Rebooting server(s) using Ansible

Ansible provides useful tools which we can use to for various purposes. In this blog post, we’ll talk about rebooting servers using ansible & pausing the playbook by waiting for a given amount of time for a given service on a given port to start.

Of late, I’ve seen a lot of guys asking questions about rebooting nodes/servers & temporarily pausing the playbook for a given amount of time before continuing with the execution of the playbook. In some cases, you’d want to set some kernel parameters which take effect at boot time or perform major upgrades which might require a reboot before configuring the server/node.

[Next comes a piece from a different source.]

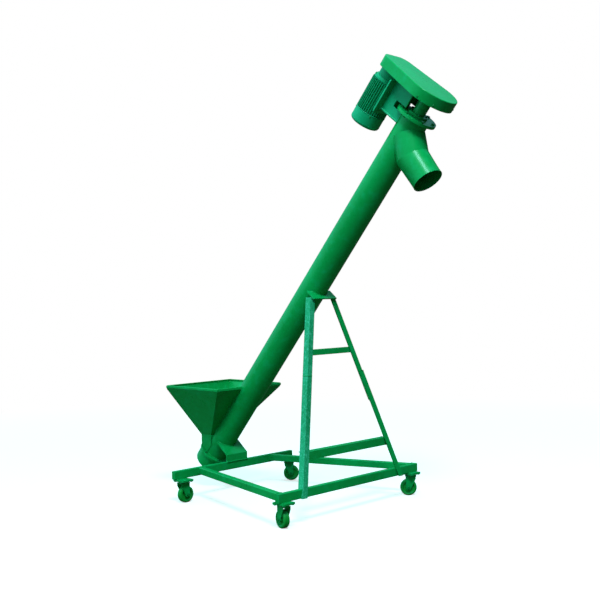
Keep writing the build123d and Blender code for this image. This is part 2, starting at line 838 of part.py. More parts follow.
box_u = 2150.0
box_depth = 46.0
box_start_y = 76.0
with BuildPart() as motor_terminal_box:
    with BuildSketch(Plane(origin=on_tube(box_u, motor_n, box_start_y), x_dir=tube_dir, z_dir=(0, 1, 0))):
        RectangleRounded(104, 88, 8)
    extrude(amount=box_depth)
    fillet(motor_terminal_box.faces().sort_by(Axis.Y)[-1].edges(), 4)
    add(drum(frame_low, frame_high, fin_r + 0.3, n=motor_n).part, mode=Mode.SUBTRACT)
    inside = Plane(origin=on_tube(box_u, motor_n, box_start_y + 14), x_dir=tube_dir, z_dir=(0, 1, 0))
    with BuildSketch(inside):
        RectangleRounded(96, 80, 5)
    extrude(amount=box_depth - 18, mode=Mode.SUBTRACT)
    gland_y = box_start_y + 28
    entry = Plane(origin=on_tube(box_u - 52, motor_n, gland_y), x_dir=tube_up, z_dir=-tube_dir)
    with BuildSketch(entry.offset(-10)):
        Circle(10)
    extrude(amount=20, mode=Mode.SUBTRACT)
finish(motor_terminal_box, "motor_terminal_box")

with BuildPart() as cable_gland:
    with BuildSketch(entry.offset(-8)):
        Circle(10)
    extrude(amount=8)
    with BuildSketch(entry):
        RegularPolygon(14, 6)
    extrude(amount=6)
    with BuildSketch(entry.offset(6)):
        Circle(12)
    extrude(amount=12, taper=8)
    with BuildSketch(entry.offset(-8)):
        Circle(5.5)
    extrude(amount=26, mode=Mode.SUBTRACT)
finish(cable_gland, "cable_gland")

# ---------------------------------------------------------------- belt drive
def pulley(n, pitch_r, bore_r, hub_r, name):
    """V-belt pulley with one straight-sided groove for each belt."""
    outer_r = pitch_r + belt_depth / 2 + 1.5
    with BuildPart() as piece:
        with BuildSketch(across(pulley_low, n)):
            Circle(outer_r)
        extrude(amount=pulley_high - pulley_low)
        for middle in belt_u:
            half = belt_width / 2 + groove_gap
            with BuildSketch(across(middle - half, n)):
                Circle(outer_r + 2)
                Circle(pitch_r - belt_depth / 2 - groove_gap, mode=Mode.SUBTRACT)
            extrude(amount=2 * half, mode=Mode.SUBTRACT)
        if hub_r:
            for face_u, depth in ((pulley_low, 11), (pulley_high, -11)):
                with BuildSketch(across(face_u, n)):
                    Circle(pitch_r - 18)
                    Circle(hub_r, mode=Mode.SUBTRACT)
                extrude(amount=depth, mode=Mode.SUBTRACT)
        with BuildSketch(across(pulley_low, n)):
            Circle(bore_r)
        extrude(amount=pulley_high - pulley_low, mode=Mode.SUBTRACT)
    finish(piece, name)


pulley(0, big_pitch_r, shaft_r, 34, "large_pulley")
pulley(motor_n, small_pitch_r, motor_shaft_r, 0, "small_pulley")

with BuildPart() as v_belts:
    for middle in belt_u:
        for reach, mode in ((belt_depth / 2, Mode.ADD), (-belt_depth / 2, Mode.SUBTRACT)):
            with BuildSketch(across(middle - belt_width / 2)):
                Circle(big_pitch_r + reach)
                with Locations((motor_n, 0)):
                    Circle(small_pitch_r + reach)
                make_hull()
            extrude(amount=belt_width, mode=mode)
finish(v_belts, "v_belts")

# ---------------------------------------------------------------- belt guard


def guard_outline(inset):
    """Teardrop outline of the guard, round at the screw and square-cornered at the motor."""
    Circle(guard_r - inset)
    corner_n = guard_end - guard_corner
    corner_y = guard_half - guard_corner
    with Locations((corner_n, corner_y), (corner_n, -corner_y)):
        Circle(guard_corner - inset)
    make_hull()


with BuildPart() as belt_guard:
    with BuildSketch(across(guard_low)):
        guard_outline(0)
    extrude(amount=guard_high - guard_low)
    fillet(belt_guard.faces().sort_by(Axis(tube_point, tube_dir))[-1].edges(), 4)
    with BuildSketch(across(guard_low)):
        guard_outline(wall)
    extrude(amount=guard_high - guard_low - wall, mode=Mode.SUBTRACT)
finish(belt_guard, "belt_guard")

with BuildPart() as guard_backplate:
    with BuildSketch(across(guard_low)):
        guard_outline(wall)
        Circle(bearing_r + 4, mode=Mode.SUBTRACT)
        with Locations((motor_n, 0)):
            Circle(30, mode=Mode.SUBTRACT)
    extrude(amount=wall)
finish(guard_backplate, "guard_backplate")
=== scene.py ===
import json
import math
import random

import bmesh
import bpy
from mathutils import Matrix, Vector


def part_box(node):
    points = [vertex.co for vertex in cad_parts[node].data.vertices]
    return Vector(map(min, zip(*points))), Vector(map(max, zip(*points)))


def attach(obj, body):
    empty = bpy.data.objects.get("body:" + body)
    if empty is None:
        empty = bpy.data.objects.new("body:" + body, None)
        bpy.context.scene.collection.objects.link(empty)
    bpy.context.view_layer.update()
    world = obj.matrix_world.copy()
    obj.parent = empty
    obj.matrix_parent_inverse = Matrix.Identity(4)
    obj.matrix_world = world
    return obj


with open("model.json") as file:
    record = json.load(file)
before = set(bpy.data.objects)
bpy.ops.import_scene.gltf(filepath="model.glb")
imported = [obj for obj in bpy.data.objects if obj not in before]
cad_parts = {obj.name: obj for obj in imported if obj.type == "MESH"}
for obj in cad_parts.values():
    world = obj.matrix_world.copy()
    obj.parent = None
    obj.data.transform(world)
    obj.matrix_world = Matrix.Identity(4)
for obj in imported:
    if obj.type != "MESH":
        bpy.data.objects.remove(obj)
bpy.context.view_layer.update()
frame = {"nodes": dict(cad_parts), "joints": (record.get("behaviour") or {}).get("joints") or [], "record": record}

# ---------------------------------------------------------------- places read from the frame
JOINTS = {joint["name"]: joint for joint in frame["joints"]}
MOUNTS = {mount["name"]: mount for mount in frame["record"]["mounts"]}
SLOT_OF = {part["node"]: part["material_slot"] for part in frame["record"]["subparts"]}
TUBE_DIR = Vector(JOINTS["screw_spin"]["axis"]).normalized()
TUBE_UP = Vector((-TUBE_DIR.z, 0, TUBE_DIR.x))
TUBE_POINT = Vector(JOINTS["screw_spin"]["pos_m"])
MOTOR_POINT = Vector(JOINTS["motor_spin"]["pos_m"])
SIDEWAYS = Vector((0, 1, 0))
UPWARD = Vector((0, 0, 1))
SPOTS = ("front_near", "front_far", "rear_near", "rear_far")


def along(point):
    """Distance of a point along the tube axis."""
    return (Vector(point) - TUBE_POINT).dot(TUBE_DIR)


def above(point):
    """Distance of a point from the tube axis, square to it and upwards."""
    return (Vector(point) - TUBE_POINT).dot(TUBE_UP)


def on_tube(u, n=0.0, y=0.0):
    """Point u along the tube axis, n above it and y across."""
    return TUBE_POINT + TUBE_DIR * u + TUBE_UP * n + SIDEWAYS * y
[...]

Using ansible’s wait_for module[1], we can temporarily stop running the playbook while we wait for the server to finish rebooting or for a service to start & bind to a port. We can also use the same module to wait for a port to become available which can be useful in situations where services are not immediately available after their init scripts finish running - as is the case with Java application server e.g. Tomcat.

Getting Started

Basically, we can break our problem into 4 sections for easier conceptualization:

  • Section 1: Pre-reboot: Run your pre-reboot task, it can be performing major upgrades and/or performing some configuration which only take effect at boot time.
    For example: upgrade all packages using yum module[2]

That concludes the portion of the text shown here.